Nor do we find that the rules applicable to releases apply to terminate defendant’s liability. It is uncontradicted that plaintiff did nothing in response to Seawell’s letter that would have con-situted a release of either Seawell or defendant. Furthermore, defendant has not been injured by this termination without notice, as is often the case with a release, see 38 Am. Jur. 2d, Guaranty §§ 128 and 91, since by the terms of the guaranty contract he has made himself liable to a maximum of $10,000, without regard to the presence or absence of other guarantors.
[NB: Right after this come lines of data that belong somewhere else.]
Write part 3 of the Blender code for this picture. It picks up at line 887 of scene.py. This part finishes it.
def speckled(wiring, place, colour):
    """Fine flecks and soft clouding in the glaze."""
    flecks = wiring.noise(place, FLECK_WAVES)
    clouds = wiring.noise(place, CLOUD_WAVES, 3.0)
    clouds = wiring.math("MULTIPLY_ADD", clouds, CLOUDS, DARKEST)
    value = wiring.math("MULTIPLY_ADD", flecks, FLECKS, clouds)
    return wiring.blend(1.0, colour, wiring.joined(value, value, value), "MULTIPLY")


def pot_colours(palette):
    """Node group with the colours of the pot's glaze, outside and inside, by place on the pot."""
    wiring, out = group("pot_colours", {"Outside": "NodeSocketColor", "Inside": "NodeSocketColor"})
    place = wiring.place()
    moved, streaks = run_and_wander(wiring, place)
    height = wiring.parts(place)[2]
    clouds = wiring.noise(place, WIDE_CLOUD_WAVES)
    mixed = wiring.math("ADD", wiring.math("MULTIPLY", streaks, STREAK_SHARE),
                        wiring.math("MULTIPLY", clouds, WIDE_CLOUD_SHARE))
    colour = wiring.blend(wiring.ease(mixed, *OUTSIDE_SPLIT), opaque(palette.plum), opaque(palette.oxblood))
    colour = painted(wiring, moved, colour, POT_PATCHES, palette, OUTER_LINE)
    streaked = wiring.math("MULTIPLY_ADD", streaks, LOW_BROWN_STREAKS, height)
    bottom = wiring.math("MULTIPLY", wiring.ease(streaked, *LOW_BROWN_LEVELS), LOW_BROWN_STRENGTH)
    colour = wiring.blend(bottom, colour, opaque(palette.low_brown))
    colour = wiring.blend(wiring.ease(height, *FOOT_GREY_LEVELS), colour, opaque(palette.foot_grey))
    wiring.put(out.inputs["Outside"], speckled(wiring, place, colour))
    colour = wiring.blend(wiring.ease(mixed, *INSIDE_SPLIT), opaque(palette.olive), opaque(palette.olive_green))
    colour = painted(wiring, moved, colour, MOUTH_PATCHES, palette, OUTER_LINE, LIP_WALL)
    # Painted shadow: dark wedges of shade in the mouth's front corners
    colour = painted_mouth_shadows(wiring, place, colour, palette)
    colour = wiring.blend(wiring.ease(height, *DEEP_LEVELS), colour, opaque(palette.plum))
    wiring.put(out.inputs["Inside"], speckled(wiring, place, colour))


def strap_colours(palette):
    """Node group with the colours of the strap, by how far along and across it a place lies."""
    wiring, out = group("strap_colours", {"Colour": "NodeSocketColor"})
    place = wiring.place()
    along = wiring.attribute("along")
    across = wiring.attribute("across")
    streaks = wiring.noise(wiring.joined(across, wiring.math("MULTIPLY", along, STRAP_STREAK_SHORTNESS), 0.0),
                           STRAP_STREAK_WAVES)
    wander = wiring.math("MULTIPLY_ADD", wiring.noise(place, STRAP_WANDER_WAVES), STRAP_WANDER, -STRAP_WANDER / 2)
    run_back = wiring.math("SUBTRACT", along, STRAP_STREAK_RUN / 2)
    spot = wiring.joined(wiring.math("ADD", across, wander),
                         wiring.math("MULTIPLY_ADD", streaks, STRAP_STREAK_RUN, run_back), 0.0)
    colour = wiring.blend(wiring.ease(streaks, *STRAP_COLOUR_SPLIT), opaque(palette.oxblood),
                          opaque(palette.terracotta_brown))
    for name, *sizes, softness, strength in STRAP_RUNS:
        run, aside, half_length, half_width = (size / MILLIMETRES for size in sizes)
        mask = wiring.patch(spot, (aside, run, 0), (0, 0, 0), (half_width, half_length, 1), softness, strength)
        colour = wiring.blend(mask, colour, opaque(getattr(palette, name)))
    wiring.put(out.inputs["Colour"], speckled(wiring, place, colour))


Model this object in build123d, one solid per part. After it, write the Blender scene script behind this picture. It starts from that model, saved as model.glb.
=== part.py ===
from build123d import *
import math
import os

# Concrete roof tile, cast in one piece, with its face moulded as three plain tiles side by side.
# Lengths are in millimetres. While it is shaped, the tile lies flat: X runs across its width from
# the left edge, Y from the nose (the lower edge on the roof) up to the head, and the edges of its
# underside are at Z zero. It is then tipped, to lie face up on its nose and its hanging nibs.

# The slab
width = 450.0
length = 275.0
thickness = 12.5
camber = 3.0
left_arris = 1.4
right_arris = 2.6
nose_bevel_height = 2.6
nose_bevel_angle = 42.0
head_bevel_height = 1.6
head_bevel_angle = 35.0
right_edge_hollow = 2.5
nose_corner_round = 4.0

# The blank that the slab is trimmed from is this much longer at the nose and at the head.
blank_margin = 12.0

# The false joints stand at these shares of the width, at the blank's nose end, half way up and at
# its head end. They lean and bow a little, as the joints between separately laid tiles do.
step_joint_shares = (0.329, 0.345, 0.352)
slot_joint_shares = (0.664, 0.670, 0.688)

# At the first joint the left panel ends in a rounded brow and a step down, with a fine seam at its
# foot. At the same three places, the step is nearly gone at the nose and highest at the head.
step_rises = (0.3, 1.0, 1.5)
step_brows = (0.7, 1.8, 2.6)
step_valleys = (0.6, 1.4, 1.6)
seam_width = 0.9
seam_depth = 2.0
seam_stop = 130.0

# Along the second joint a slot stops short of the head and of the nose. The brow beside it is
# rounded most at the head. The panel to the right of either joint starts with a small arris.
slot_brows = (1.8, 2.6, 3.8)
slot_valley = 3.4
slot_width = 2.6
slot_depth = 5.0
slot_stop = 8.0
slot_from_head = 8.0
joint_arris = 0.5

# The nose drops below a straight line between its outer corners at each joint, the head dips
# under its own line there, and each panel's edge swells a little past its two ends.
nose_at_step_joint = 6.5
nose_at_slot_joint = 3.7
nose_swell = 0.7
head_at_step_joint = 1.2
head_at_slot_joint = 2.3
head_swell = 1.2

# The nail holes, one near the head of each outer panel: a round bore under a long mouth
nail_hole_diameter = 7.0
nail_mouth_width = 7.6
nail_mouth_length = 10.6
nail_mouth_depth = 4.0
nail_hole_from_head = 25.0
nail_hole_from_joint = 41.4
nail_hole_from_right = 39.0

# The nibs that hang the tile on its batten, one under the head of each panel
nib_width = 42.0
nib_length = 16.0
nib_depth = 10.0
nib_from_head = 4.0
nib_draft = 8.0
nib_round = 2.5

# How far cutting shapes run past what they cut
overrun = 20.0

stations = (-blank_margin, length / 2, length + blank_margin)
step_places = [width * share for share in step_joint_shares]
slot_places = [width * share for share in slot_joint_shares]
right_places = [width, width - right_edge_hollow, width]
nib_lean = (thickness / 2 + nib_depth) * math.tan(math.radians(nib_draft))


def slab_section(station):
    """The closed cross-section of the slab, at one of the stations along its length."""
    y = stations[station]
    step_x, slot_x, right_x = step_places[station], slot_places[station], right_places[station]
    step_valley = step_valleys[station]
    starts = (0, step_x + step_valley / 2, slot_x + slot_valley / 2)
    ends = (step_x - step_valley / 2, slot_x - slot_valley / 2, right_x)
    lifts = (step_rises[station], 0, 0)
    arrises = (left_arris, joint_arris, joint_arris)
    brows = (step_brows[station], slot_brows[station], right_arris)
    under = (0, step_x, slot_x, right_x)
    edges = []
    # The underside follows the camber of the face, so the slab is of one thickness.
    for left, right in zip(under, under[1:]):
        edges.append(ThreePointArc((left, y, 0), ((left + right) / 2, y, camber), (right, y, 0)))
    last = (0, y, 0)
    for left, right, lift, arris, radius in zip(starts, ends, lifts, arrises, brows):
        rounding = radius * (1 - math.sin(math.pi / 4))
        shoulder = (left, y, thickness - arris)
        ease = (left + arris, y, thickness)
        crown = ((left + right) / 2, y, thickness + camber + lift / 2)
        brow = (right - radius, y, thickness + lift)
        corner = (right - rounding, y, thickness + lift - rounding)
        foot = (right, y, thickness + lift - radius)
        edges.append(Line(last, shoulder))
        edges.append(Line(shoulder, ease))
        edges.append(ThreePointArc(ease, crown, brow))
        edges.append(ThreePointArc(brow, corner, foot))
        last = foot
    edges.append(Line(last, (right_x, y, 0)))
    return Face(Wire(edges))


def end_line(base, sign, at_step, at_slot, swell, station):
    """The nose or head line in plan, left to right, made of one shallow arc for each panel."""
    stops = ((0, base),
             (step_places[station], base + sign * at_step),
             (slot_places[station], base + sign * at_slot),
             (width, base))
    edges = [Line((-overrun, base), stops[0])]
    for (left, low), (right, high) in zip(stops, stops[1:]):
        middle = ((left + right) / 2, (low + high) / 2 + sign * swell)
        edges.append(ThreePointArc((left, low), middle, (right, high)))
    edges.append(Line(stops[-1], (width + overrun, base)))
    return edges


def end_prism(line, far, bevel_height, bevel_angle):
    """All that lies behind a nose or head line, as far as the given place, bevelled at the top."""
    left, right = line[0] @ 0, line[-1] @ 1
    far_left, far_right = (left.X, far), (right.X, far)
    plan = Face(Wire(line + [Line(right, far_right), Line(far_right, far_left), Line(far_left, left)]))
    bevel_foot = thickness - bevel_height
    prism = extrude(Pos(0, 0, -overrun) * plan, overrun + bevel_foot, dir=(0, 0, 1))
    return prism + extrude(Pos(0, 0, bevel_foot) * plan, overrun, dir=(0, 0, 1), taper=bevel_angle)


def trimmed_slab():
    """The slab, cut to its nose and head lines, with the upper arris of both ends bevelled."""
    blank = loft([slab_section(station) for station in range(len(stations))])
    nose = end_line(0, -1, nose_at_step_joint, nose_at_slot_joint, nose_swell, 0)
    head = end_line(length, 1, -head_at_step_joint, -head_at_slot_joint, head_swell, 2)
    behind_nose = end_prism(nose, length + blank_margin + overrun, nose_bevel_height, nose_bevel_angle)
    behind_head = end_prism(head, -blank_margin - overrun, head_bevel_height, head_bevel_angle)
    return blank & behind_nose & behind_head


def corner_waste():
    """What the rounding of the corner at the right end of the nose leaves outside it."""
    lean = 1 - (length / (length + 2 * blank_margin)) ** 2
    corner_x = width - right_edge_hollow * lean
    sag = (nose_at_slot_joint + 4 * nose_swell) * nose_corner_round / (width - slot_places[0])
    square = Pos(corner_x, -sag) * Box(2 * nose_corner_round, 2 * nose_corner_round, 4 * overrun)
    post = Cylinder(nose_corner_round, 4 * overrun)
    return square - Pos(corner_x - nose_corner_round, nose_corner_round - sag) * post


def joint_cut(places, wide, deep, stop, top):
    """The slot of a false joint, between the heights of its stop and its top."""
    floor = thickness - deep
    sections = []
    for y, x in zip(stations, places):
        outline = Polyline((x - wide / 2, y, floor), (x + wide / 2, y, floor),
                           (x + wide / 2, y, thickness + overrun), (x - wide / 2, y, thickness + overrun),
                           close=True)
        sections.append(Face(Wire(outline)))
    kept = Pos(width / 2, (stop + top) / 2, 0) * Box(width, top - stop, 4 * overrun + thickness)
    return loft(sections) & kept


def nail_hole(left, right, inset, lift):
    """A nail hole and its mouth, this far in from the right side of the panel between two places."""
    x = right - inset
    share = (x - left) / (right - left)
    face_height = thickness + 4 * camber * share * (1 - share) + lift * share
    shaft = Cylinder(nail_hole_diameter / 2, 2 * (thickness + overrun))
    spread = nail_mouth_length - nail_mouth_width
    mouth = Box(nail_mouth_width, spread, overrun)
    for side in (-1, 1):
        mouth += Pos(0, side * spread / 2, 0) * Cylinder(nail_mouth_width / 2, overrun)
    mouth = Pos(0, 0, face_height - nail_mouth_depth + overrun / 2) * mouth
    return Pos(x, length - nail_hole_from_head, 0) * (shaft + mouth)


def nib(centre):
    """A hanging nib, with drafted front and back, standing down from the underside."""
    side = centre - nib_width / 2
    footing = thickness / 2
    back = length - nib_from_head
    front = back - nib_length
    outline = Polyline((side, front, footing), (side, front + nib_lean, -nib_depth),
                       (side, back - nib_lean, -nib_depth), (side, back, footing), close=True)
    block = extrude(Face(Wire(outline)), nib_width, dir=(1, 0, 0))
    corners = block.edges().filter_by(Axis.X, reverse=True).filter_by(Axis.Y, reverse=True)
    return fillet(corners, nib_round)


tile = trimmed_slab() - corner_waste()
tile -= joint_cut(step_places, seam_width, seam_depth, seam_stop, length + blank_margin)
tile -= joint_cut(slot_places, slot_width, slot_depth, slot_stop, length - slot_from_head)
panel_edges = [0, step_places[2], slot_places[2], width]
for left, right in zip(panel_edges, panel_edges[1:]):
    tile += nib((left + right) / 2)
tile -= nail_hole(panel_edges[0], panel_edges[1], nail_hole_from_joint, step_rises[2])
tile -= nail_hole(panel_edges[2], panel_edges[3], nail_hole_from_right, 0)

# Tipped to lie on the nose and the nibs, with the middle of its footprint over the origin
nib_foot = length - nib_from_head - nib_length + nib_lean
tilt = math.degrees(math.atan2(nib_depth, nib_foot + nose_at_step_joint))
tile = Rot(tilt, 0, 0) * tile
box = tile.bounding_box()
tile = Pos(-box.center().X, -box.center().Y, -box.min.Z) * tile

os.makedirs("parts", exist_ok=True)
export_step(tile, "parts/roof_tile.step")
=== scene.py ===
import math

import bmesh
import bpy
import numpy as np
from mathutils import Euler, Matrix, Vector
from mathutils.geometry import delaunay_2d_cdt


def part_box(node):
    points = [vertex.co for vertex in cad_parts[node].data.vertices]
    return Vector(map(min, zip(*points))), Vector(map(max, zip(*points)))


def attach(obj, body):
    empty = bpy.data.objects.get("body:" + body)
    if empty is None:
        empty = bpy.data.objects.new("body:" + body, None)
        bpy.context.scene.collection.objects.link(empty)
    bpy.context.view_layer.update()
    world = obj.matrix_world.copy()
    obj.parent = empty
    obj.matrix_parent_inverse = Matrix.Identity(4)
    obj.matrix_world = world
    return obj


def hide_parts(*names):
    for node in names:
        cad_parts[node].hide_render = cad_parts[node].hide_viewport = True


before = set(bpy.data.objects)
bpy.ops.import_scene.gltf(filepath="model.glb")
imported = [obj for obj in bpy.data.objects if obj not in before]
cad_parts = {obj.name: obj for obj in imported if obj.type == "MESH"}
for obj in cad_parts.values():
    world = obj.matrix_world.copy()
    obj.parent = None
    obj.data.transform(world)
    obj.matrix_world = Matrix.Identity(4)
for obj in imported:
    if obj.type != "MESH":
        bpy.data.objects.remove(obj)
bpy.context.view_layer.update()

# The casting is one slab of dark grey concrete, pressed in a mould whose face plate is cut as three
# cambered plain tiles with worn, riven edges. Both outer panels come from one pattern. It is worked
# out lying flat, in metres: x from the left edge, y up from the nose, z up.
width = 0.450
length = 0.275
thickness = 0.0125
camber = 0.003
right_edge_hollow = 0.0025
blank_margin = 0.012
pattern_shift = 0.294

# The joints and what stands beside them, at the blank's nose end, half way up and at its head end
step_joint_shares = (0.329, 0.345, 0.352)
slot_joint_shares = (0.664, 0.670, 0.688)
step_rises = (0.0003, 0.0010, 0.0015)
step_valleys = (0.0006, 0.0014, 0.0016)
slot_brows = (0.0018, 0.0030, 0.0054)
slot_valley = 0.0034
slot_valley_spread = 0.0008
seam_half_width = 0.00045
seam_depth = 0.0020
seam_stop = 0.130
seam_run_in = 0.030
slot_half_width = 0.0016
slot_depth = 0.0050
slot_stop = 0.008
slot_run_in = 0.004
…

Defendant has failed to establish that there exists any genuine issue of material fact, and upon the law plaintiff is entitled to summary judgment against defendant in the amount of $10,000. The order of the trial court is

Reversed.

Judge WEBB concurs.

Judge WELLS dissents in part and concurs in part.

Judge WELLS

dissenting in part and concurring in part:

I do not read the requirements of G.S. 1A-1, Rule 56(e) to place the burden on the defendant to set forth specific facts with *695respect to his contention that he did not have any knowledge of having executed the guaranty agreement. His affidavit contains the following statement:

As to the guarantee which purports to bear my signature, I deny having any knowledge of ever having executed such a guarantee. Based upon the copies which I have seen, I am unable to state that it is my signature and, therefore, I deny it.

Defendant’s affidavit also contains a denial of the sales to the corporate defendant and a lack of knowledge of payments and credits.

It seems to me that the defendant, in his affidavit, has set forth a sufficient basis to raise genuine issues for trial as to whether he in fact signed the guaranty agreement or whether it was signed by someone else with his permission and on his behalf; and whether the sales detailed in plaintiff’s affidavit were in fact made and not paid for.

I concur with the majority that summary judgment for defendant was not appropriate; but it is my opinion that neither is summary judgment for plaintiff appropriate, and that the cause should be remanded for trial on the issues of fact I have enumerated above.